About the Creative Fellowships

The Fellowships form part of the Encounters programme, which offers creative practitioners the opportunity to explore new directions in their own practice in partnership with UCL academics. This year, the grants also invite the practitioners to work in setting the agenda for ARIEL, a new research centre in this field. Launching in 2023, ARIEL is based at the Institute of Advanced Studies (IAS) and the UCL School for the Creative and Cultural Industries (SCCI) at UCL East. It aims to open a space for dynamic new interactions at the intersections of creative practice and academic research.


The recipients

Carolin Meyer

A 2020 Goldsmiths University of London graduate in the experimental postgraduate degree Visual Sociology, Carolin is a multidisciplinary artist & DJ, working at the intersections of art and research and deploying sound, video, sculpture, music, performance, collage, writing and found objects to create multi-sensory and immersive artistic interventions.

Shaped by her experience of transracial adoption at birth (from Kurdish Yazidi to German), she is primarily interested in embodiment and the body, and deeply committed to making socially engaged work that is viscerally affective.

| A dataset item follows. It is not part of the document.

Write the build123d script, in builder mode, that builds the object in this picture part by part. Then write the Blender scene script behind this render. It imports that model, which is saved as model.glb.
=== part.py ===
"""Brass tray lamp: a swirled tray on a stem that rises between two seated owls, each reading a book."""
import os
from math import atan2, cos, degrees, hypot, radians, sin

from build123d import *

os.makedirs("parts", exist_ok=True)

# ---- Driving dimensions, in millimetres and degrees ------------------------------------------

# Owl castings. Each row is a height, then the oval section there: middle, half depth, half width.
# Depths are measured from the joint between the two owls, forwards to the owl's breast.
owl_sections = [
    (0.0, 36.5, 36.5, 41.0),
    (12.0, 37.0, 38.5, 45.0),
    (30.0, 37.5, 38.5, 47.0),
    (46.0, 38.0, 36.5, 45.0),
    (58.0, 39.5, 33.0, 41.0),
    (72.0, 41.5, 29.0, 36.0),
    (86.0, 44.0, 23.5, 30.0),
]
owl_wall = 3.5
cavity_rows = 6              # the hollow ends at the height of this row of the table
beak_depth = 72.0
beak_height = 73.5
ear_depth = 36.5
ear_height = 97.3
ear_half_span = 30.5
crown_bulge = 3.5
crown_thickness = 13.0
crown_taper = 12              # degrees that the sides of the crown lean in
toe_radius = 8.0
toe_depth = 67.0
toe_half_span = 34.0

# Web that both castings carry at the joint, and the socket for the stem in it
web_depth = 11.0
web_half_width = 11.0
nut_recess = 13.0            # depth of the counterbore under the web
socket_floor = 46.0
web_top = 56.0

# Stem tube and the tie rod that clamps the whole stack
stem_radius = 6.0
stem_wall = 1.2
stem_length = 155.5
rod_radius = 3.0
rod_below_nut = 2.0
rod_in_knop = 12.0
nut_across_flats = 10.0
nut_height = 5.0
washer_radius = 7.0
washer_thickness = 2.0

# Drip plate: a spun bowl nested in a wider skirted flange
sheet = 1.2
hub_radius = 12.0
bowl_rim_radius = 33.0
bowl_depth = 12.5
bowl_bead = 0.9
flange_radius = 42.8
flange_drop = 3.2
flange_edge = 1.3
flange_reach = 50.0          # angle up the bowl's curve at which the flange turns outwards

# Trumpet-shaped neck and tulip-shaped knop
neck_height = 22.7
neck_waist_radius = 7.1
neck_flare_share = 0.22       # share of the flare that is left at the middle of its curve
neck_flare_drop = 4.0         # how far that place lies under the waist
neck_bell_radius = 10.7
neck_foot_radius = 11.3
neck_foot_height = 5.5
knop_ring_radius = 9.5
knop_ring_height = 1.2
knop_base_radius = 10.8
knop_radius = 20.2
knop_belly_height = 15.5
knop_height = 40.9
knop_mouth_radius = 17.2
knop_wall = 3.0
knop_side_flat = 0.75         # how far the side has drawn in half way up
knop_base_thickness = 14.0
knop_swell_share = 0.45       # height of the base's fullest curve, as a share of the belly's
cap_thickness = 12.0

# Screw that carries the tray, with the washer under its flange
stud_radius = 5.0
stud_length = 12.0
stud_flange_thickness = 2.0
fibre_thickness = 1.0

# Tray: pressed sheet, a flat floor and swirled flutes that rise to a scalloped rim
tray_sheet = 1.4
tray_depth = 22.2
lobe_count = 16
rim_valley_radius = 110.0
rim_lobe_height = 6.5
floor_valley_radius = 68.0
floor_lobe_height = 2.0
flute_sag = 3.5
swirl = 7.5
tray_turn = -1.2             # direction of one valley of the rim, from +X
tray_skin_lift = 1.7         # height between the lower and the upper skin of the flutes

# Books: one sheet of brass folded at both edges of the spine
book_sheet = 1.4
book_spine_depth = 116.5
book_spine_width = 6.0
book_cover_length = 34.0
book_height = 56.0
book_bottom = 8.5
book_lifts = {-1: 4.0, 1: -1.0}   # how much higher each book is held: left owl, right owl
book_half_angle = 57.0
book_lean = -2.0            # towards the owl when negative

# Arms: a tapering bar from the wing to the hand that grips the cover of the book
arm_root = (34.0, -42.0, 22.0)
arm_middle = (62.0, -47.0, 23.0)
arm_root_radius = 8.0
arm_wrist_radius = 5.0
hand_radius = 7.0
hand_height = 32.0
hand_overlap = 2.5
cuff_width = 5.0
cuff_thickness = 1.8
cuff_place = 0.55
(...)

Carolin’s topic as a Creative Fellow is ‘Collective experience of music & ecstatic participation as research’. She will create site-specific soundscapes and DJ sets that are to be collectively experienced.

Find out more about Carolin Meyer: https://www.ucl.ac.uk/institute-of-advanced-studies/carolin-meyer


Professor Amit Chaudhuri

Amit Chaudhuri is an author, poet, essayist, short story writer and musician. He is Professor of Creative Writing and Director of the Centre for the Creative and Critical at Ashoka University. In 2018, he received the Sangeet Samman from the West Bengal government for his contribution to North Indian classical music.

As a Creative Fellow, Amit’s topic is ‘Music as thought, creativity as argument’. He will continue his explorations of the North Indian raga and the genre in North Indian classical music called the khayal as forms of thought. He is planning a series of talks and performances that will incorporate his compositional experiments.